As for first order theological issues, NPR report this morning as discussed in SBC Trends at Baptistlife.com pretty much placed the deathknell on Mohler's constructions.
One fellow conservative evangelical says fundamentalists (mohler by implication) have a bad history of eating their own young.
Google the story on Mohler and Adama and Eve and the Garden at NPR Morning Edition.

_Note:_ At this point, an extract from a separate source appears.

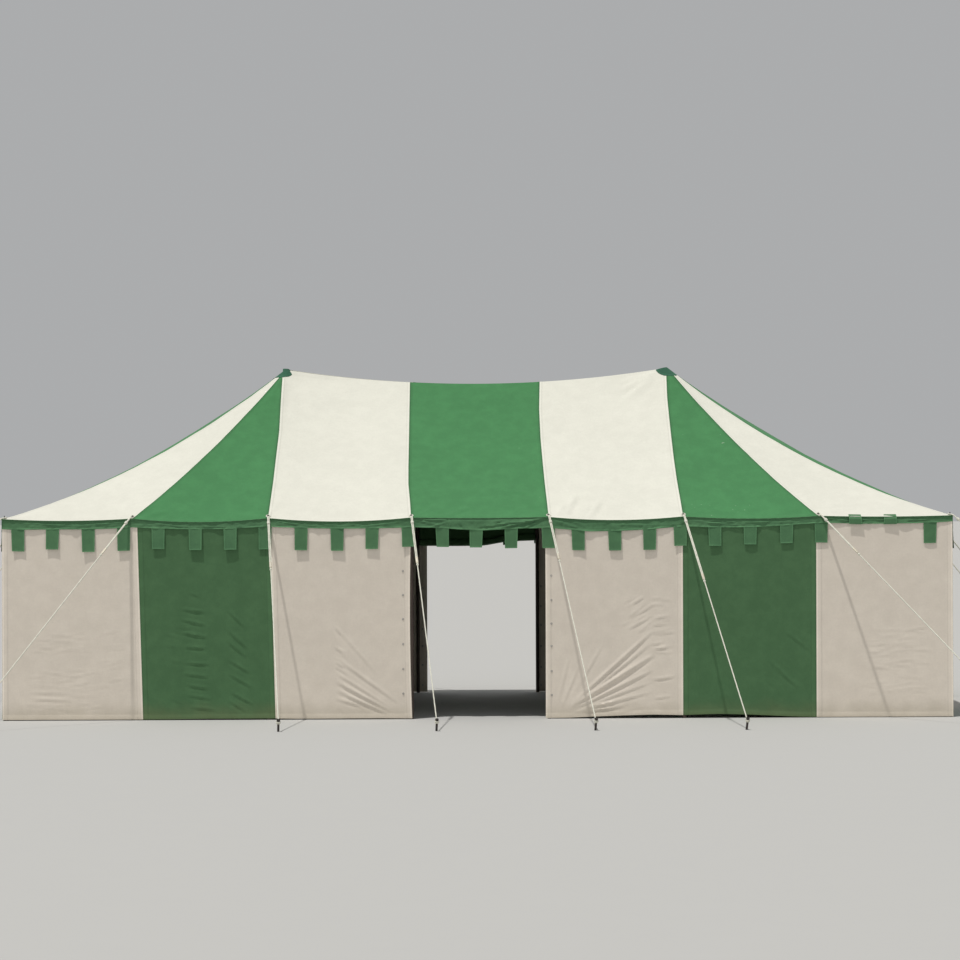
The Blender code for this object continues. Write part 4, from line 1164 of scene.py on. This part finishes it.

Or better just click on my name with this comment and read the story right away.
Mohler's hierarchy about liberals and first through third order and ambiguity and such is being seen more clearly by folks in his own world for the nonsense it is.
Again he needs to bone up with read of Marilynne Robinson if he hopes to get back to the diapason.
His false orthodoxy is getting to be ridiculous.

FBC Jax Watchdog said...

William - masterpiece. You hit it on the head:

"Of the list of requirements for overseer in 1 Timothy 3, referenced in the document linked above, at least half a dozen are always, always, violated by some pastors of some churches in every association I have ever been around. There's not an association in the SBC, anywhere, that this very day does not have at least one "quarrelsome" pastor in it. So, they get a pass? And you wouldn't have to look hard to find a pastor who is a "lover of money." Greedy with impunity? Guess so."

Bravo.

Anonymous said...

And I'm sure that bloggers should be the ones evaluating the spirituality of pastors around the country. One blog in particular sure thinks that's his job.

Anonymous said...

Mr Thornton-
You make excellent points about pastor's who do not live up to or break the other qualifications for a pastor. I do not beieve a wman should be a pastor, but as you have stated there are a whole bunch of men who are pastoring and are not qualified to do so.
But, I, as a baptist, believe in the autonomy of the local baptist church. If a church desires to have a female pastor, then so be it. I do not have to attend that church. If they are receiving any funds from the local association or state or national convention, what business is it of mine.